Yargıtay 1. Hukuk Dairesi 2011/6223 Esas 2011/7249 Karar Sayılı İlamı

Abaküs Yazılım
1. Hukuk Dairesi
Esas No: 2011/6223
Karar No: 2011/7249
Karar Tarihi: 20.06.2011

Yargıtay 1. Hukuk Dairesi 2011/6223 Esas 2011/7249 Karar Sayılı İlamı

1. Hukuk Dairesi         2011/6223 E.  ,  2011/7249 K.

    "İçtihat Metni"

    MAHKEMESİ : BURSA 4. ASLİYE HUKUK MAHKEMESİ
    TARİHİ : 23/02/2011
    NUMARASI : 2009/262-2011/74

    Taraflar arasında görülen davada;
    Davacı, kayden paydaşı olduğu 1624 (yenileme ile 2462 ada 9) parsel sayılı taşınmazın bir bölümünü diğer paydaşlardan olan davalının demir kazık ile çevirmek suretiyle işgal ettiğini ileri sürerek, elatmanın önlenmesi ve yıkım isteğinde bulunmuştur.
    Davalı dava konusu taşınmazda paydaş olduğunu, özel parselasyon sonucu payına özgülenen yeri kullandığını bildirip, davanın reddini savunmuştur.
    Davanın kabulüne ilişkin olarak verilen karar “önceki araştırma bozmasında uyuşmazlığın niteliğine değinildikten sonra çekişmenin çözümünün ne olacağı duraksamaya yer bırakmayacak şekilde açıklanmış dosya kapsamından tüm paydaşları bağlayan fiili taksim olgusunun varlığının ispat edildiği söylenemeyeceğinden eldeki davaya paydaşlar arasında elatmanın önlenmesi davası olarak bakılması davacının taşınmazda kullanabileceği bir yer olup olmadığının araştırılarak intifadan men koşulunun gerçekleşip gerçekleşmediğinin belirlenmesi ve sonucuna göre bir karar verilmesi gerektiği” gerekçesiyle bozulmus, mahkemece bozma ilamına uyularak davanın reddine karar verilmiştir.
    Karar, davacı tarafından süresinde temyiz edilmiş olmakla; Tetkik Hakimi raporu okundu, düşüncesi alındı. Dosya incelendi, gereği görüşülüp, düşünüldü.
    Dava, paydaşlar arasında elatmanın önlenmesi ve yıkım isteğine ilişkindir.
    Mahkemece, davanın reddine karar verilmiştir.
    Hükmüne uyulan bozma ilamında uyuşmazlığın niteliği açıklandıktan sonra paylı mülkiyet üzere olan çekişmeli taşınmaz bakımından paydaşları bağlayan fiili taksim olgusunun varlığının ispat edilemediğine değinilmek suretiyle davacının intifadan men edilip edilmediği hususunun açıklığa kavuşturularak sonucuna göre karar verilmesi gereğine işaret olunmuştur.

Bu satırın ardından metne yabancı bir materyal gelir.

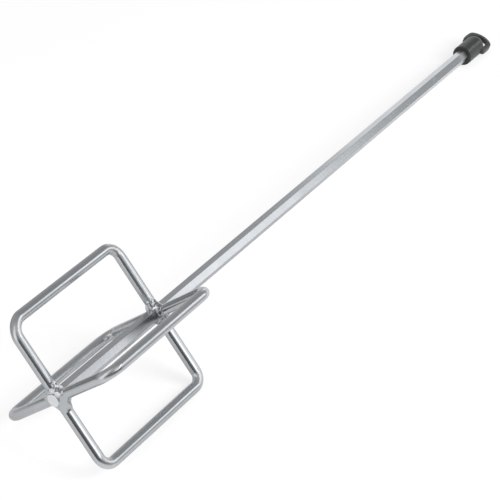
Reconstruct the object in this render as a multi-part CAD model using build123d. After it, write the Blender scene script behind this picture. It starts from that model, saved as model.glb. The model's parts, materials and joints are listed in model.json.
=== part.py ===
from build123d import *
from math import atan2, cos, degrees, sin, sqrt
import os

# Mortar mixing paddle, in millimetres.
#
# The tool is modelled upright in a tool frame: +Z runs up the shaft, the origin is where the four
# arms at the tip cross, and +X is the direction of the first loop. At the end the finished tool is
# laid down the way it rests on a floor: on two loops and on the cap.

# the shaft, a cold-drawn 3/8 inch hexagon bar
BAR_FLATS = 9.5
BAR_BELOW = 5.1
BAR_LENGTH = 595.0
BAR_EDGE = 0.35
BAR_CHAMFER = 0.8

# the mixing head: four loops of round wire in a cross, in order of their turn about the shaft
WIRE = 8.0
LOOP_REACH = 57.0
LOOP_HEIGHT = 112.0
BEND = 10.0
LOOP_NAMES = ["loop_right_low", "loop_left_low", "loop_left_high", "loop_right_high"]

# the weld beads that fill the corners between the arms, and how far each reaches from the axis
WELD_RADIUS = 4.8
CORNERS = {"bottom": (1, 1), "left": (-1, 1), "top": (-1, -1), "right": (1, -1)}
TIP_REACH = {"bottom": 8.2, "left": 8.4, "top": 8.8, "right": 9.8}
NECK_REACH = {"bottom": 8.6, "left": 9.0, "top": 9.2, "right": 8.6}

# the push-on hanger cap, by its heights on the shaft
CAP_MOUTH = 567.7
CAP_SHOULDER = 588.4
CAP_DOME = 589.7
CAP_TIP = 608.0
CAP_RADIUS = 8.65
CAP_TURN = -31.3
MOUTH_ROUND = 0.6
SOCKET_FLATS = 10.1
END_GAP = 0.3
TAB_HALF_WIDTH = 11.4
TAB_THICK = 4.6
TAB_FLANK = 601.9
TAB_CORNER = 1.8
TAB_EDGE = 0.7
SLOT_FOOT = 591.8
SLOT_HALF_WIDTH = 6.9
SLOT_FLANK = 602.3
SLOT_CORNER = 1.0
BOW = 3.0

# sizes that follow from them
BAR_TOP = BAR_LENGTH - BAR_BELOW
WIRE_RADIUS = WIRE / 2


def prism(outline, low, high):
    """A solid of one flat outline between two heights on the shaft."""
    return extrude(Plane.XY.offset(low) * outline, high - low)


def hexagon(flats):
    """A hexagon with one corner on +X and another on -X."""
    return RegularPolygon(radius=flats / sqrt(3), side_count=6)


def shaft():
    """The hexagon bar: its long edges barely rounded, both ends turned to a small chamfer."""
    outline = fillet(hexagon(BAR_FLATS).vertices(), BAR_EDGE)
    turned = prism(Circle(BAR_FLATS / sqrt(3)), -BAR_BELOW, BAR_TOP)
    turned = chamfer(turned.edges().filter_by(GeomType.CIRCLE), BAR_CHAMFER)
    return turned & prism(outline, -BAR_BELOW, BAR_TOP)


def loop(turn, bar):
    """One loop, bent from one wire: an arm, a side and an arm, its ends cut to meet the others."""
    path = FilletPolyline(
        (0, 0, 0), (LOOP_REACH, 0, 0), (LOOP_REACH, 0, LOOP_HEIGHT), (0, 0, LOOP_HEIGHT), radius=BEND
    )
    wire = sweep(Plane.YZ * Circle(WIRE_RADIUS), path=path)
    far = LOOP_REACH + WIRE
    quarter = make_face(Polyline((0, 0), (far, far), (far, -far), close=True))
    return Rot(0, 0, turn) * (wire & prism(quarter, -WIRE, LOOP_HEIGHT + WIRE)) - bar


def weld(corner, reach, height, bar):
    """A bead in the corner between two arms, trimmed where it meets them and the bar."""
    middle = (reach - WELD_RADIUS) / sqrt(2)
    bead = Pos(middle, middle) * Sphere(WELD_RADIUS)
    bead -= extrude(Plane.YZ * Circle(WIRE_RADIUS), LOOP_REACH)
    bead -= extrude(Plane.ZX * Circle(WIRE_RADIUS), LOOP_REACH)
    bead = Pos(0, 0, height) * bead - bar
    bead = max(bead.solids(), key=lambda piece: piece.volume)
    if corner[0] < 0:
        bead = mirror(bead, Plane.YZ)
    if corner[1] < 0:
        bead = mirror(bead, Plane.XZ)
    return bead


def arch(half_width, foot, flank, crown, corner):
    """A flat outline with a straight foot and flanks and an arched crown, its corners rounded."""
    left, right = (-half_width, flank), (half_width, flank)
    sides = Polyline(left, (-half_width, foot), (half_width, foot), right)
    face = make_face(sides + ThreePointArc(right, (0, crown), left))
    return fillet(face.vertices(), corner)


def tab():
    """The flat tab across the end of the cap: a bow round a slot that hangs the tool on a nail."""
    outline = arch(TAB_HALF_WIDTH, CAP_SHOULDER, TAB_FLANK, CAP_TIP, TAB_CORNER)
    slot = arch(SLOT_HALF_WIDTH, SLOT_FOOT, SLOT_FLANK, CAP_TIP - BOW, SLOT_CORNER)
    plate = extrude(Plane.XZ.offset(-TAB_THICK / 2) * (outline - slot), TAB_THICK)
    return fillet(plate.faces().filter_by(Axis.Y).edges(), TAB_EDGE)


def cap():
    """The plastic hanger cap: a sleeve with a domed end and a hexagon socket, and its tab."""
    half = CAP_RADIUS / sqrt(2)
    side = Polyline((0, CAP_MOUTH), (CAP_RADIUS, CAP_MOUTH), (CAP_RADIUS, CAP_DOME))
    dome = ThreePointArc(side @ 1, (half, CAP_DOME + half), (0, CAP_DOME + CAP_RADIUS))
    outline = make_face(side + dome + Line(dome @ 1, side @ 0))
    outline = fillet(outline.vertices().sort_by(Axis.Y)[:2].sort_by(Axis.X)[-1], MOUTH_ROUND)
    sleeve = revolve(Plane.XZ * outline, Axis.Z)
    socket = prism(hexagon(SOCKET_FLATS), CAP_MOUTH, BAR_TOP + END_GAP)
    return sleeve + Rot(0, 0, CAP_TURN) * tab() - socket


def rest_tilt():
    """How far the shaft slopes down to the cap when two loops and the cap touch the floor."""
    tilt = 0.0
    for _ in range(12):
        bend_drop = BEND * sqrt(sin(tilt) ** 2 + cos(tilt) ** 2 / 2)
        loop_drop = cos(tilt) * (LOOP_REACH - BEND) / sqrt(2) + bend_drop + WIRE_RADIUS
        tilt = atan2(loop_drop - CAP_RADIUS, CAP_DOME - (LOOP_HEIGHT - BEND))
    return tilt


def lying_down():
    """The place of the tool frame when the tool lies on the floor, its shaft along +X."""
    tilt = rest_tilt()
    first_loop = (-sin(tilt) / sqrt(2), -1 / sqrt(2), -cos(tilt) / sqrt(2))
    up_the_shaft = (cos(tilt), 0, -sin(tilt))
    return Plane(origin=(0, 0, 0), x_dir=first_loop, z_dir=up_the_shaft).location


def build():
    """Every piece in the tool frame, by its name."""
    bar = shaft()
    pieces = {"hex_shaft": bar, "hanger_cap": cap()}
    for number, name in enumerate(LOOP_NAMES):
        pieces[name] = loop(90 * number, bar)
    for side, corner in CORNERS.items():
        pieces[f"weld_tip_{side}"] = weld(corner, TIP_REACH[side], 0, bar)
        pieces[f"weld_neck_{side}"] = weld(corner, NECK_REACH[side], LOOP_HEIGHT, bar)
    return pieces


def main():
    os.makedirs("parts", exist_ok=True)
    laid = {name: lying_down() * piece for name, piece in build().items()}
    box = Compound(list(laid.values())).bounding_box()
    to_origin = Pos(-box.center().X, 0, -box.min.Z)
    for name, piece in laid.items():
        export_step(to_origin * piece, f"parts/{name}.step")
    print("slope of the shaft", round(degrees(rest_tilt()), 3), "degrees")
    print("where the tip arms cross", (to_origin * lying_down()).position)
    print("whole size", box.size)


main()
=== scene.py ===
# %% [markdown]
# # Mortar mixing paddle
#
# The tool is a hexagon bar with four loops of round wire welded round one end, and a dark plastic
# hanger cap pushed over the other. It lies on a white table: two loops and the cap touch it.
#
# The CAD model is the fixed frame. It says where each piece is and how big it is, and this file gives
# each piece its final surface and finish. Every new shape here is a formula worked out on a grid of
# points with numpy, because then each size in it has a name and can be changed in one place.

import bpy
import json
import math
import numpy as np
from mathutils import Matrix, Vector


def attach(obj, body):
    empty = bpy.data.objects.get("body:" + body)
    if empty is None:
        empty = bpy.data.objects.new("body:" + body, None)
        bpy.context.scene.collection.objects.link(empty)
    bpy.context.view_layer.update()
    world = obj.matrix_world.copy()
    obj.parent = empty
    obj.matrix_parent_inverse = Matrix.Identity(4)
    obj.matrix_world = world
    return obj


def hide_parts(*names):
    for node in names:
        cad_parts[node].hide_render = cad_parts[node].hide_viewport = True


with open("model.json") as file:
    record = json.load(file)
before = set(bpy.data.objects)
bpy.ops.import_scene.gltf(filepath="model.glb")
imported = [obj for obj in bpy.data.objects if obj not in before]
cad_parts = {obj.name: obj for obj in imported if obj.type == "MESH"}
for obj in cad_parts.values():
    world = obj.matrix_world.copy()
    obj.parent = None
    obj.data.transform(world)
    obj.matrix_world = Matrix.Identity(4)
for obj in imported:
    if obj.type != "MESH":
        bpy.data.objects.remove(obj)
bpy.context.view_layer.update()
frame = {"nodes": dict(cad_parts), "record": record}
print("nodes:", sorted(frame["nodes"]))

# %% [markdown]
# ## The tool's own directions
#
# The tool lies tilted and turned on the table, so its shapes are easier to write down in directions
# of its own. Here Z runs up the shaft from the point where the tip arms cross, and X and Y run along
# the first two loops. Lengths in this frame are millimetres. One function then carries a whole array
# of such points to the table, in metres. The frame's record already holds the direction of the shaft
# and the middle of the bar's end face, so neither has to be typed in again.

# %% From tool millimetres to metres on the table
MM = 0.001
BAR_BELOW = 5.1  # how far the bar's end stands below the middle of the tip arms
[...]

Dinlenen tanıklar davacının taşınmazdan yararlanmasına engel olunduğunu bildirmişler.
    Hükmüne uyulan bozma ilamında da paydaşlar arasında fiili kullanım biçiminin oluşmadığı benimsenmiş olup bozmaya uyulmakla ilgilisi lehine usuli kazanılmış hak oluştuğu halde, mahkemece taraflar arasında tüm paydaşları bağlayan fiili kullanım biçimi varmışcasına, davacının payının başka bir bölümde olduğu gerekçesiyle dava reddedilmiştir.
    Hal böyle olunca; davacının payı oranında davacının taşınmazda kullandığı yada kullanabileceği bir bölüm olmadığı gözetilerek davanın kabulüne karar verilmesi gerekirken yanılgılı değerlendirme ile yazılı olduğu üzere hüküm kurulması isabetsizdir.
    Davacının temyiz itirazları yerindedir. Kabulüyle hükmün açıklanan nedenlerden ötürü HUMK."nun 428.maddesi gereğince BOZULMASINA, alınan peşin harcın temyiz edene geri verilmesine, 20.06.2011 tarihinde oybirliğiyle karar verildi.